While the volunteers showed Mr Lee around the booth, they were surprised to find that Mr Lee had actually heard of Tzu Chi before. P.U.M’s management staff had previously visited Tzu Chi and is even one of the glass recycling dealers of the Foundation. When the volunteers presented him with Tzu Chi’s magazine before his leaving, Mr Lee paused to browse the contents on the spot and said, “These are all really moving stories. We really appreciate your contribution to the society. Let’s continue to do our best to get more people involved in recycling!”
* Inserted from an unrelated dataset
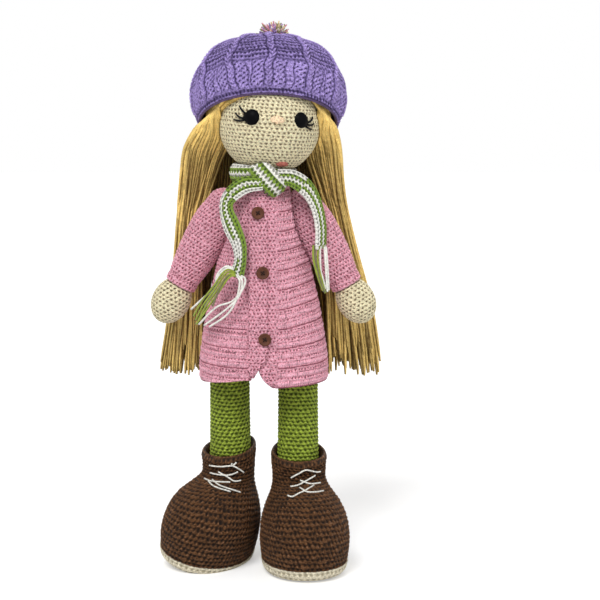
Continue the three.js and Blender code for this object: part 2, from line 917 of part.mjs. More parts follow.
const ankleShare = 0.8;
const ankleHeight = rimHeight * ankleShare;
const feet = {
  left: { sign: 1, lean: strideAngle, toeOut: toeOutLeft, roll: footRollLeft },
  right: { sign: -1, lean: -strideAngle, toeOut: toeOutRight, roll: footRollRight },
};
for (const [side, { sign, lean, toeOut, roll }] of Object.entries(feet)) {
  const half = new THREE.Group();
  half.scale.x = sign;
  doll.add(half);

  const leg = new THREE.Group();
  leg.position.set(hipHalfSpacing, 0, hipHeight);
  leg.rotation.x = -lean;
  half.add(leg);
  addPiece(leg, `leg_${side}`, yarn.leg, solidOf(limbForm(legRows)));

  // The boot stands upright where the leaning leg reaches its ankle.
  const ankleBack = -(hipHeight - ankleHeight) * Math.tan(lean);
  const boot = new THREE.Group();
  boot.position.set(hipHalfSpacing, ankleBack, 0);
  boot.rotation.z = toeOut;
  half.add(boot);
  leg.updateMatrix();
  boot.updateMatrix();
  const legInBoot = boot.matrix.clone().invert().multiply(leg.matrix);
  const legRoom = movedSolid(limbForm(legRows, seam), legInBoot);
  const mouthRows = legRows.filter(([distance]) => distance > 0 && distance < legLength - toeRoom);
  const mouth = movedSolid(limbForm(mouthRows, bootMouthGap), legInBoot).subtract(
    solidOf(belowCutter(rimHeight - bootMouthDepth)),
  );

  const whole = solidOf(bootForm(roll));
  const upper = whole
    .subtract(footSlab(-overrun, soleDepth + seam / 2, roll))
    .subtract(solidOf(insoleForm(roll, seam)))
    .subtract(legRoom)
    .subtract(mouth);
  const sole = whole
    .intersect(footSlab(-overrun, soleDepth - seam / 2, roll))
    .subtract(solidOf(belowCutter(0)));
  addPiece(boot, `boot_upper_${side}`, yarn.boot, upper);
  addPiece(boot, `boot_sole_${side}`, yarn.sole, sole);
  addPiece(boot, `insole_${side}`, insoleBoard, solidOf(insoleForm(roll)));
  addPiece(boot, `laces_${side}`, yarn.white, laceSolid(roll));
}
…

As Mr Khaw Boon Wan said, every resident’s effort is required for communities to maintain the Kampong spirit. Tzu Chi volunteers living in the north are also members of the community and are thus obliged to serve and contribute for the good of the community. And one good way is to raise the fellow residents’ environmental awareness to keep Woodlands community clean, green, and harmony – a goal which the Tzu Chi volunteers will continue to strive for.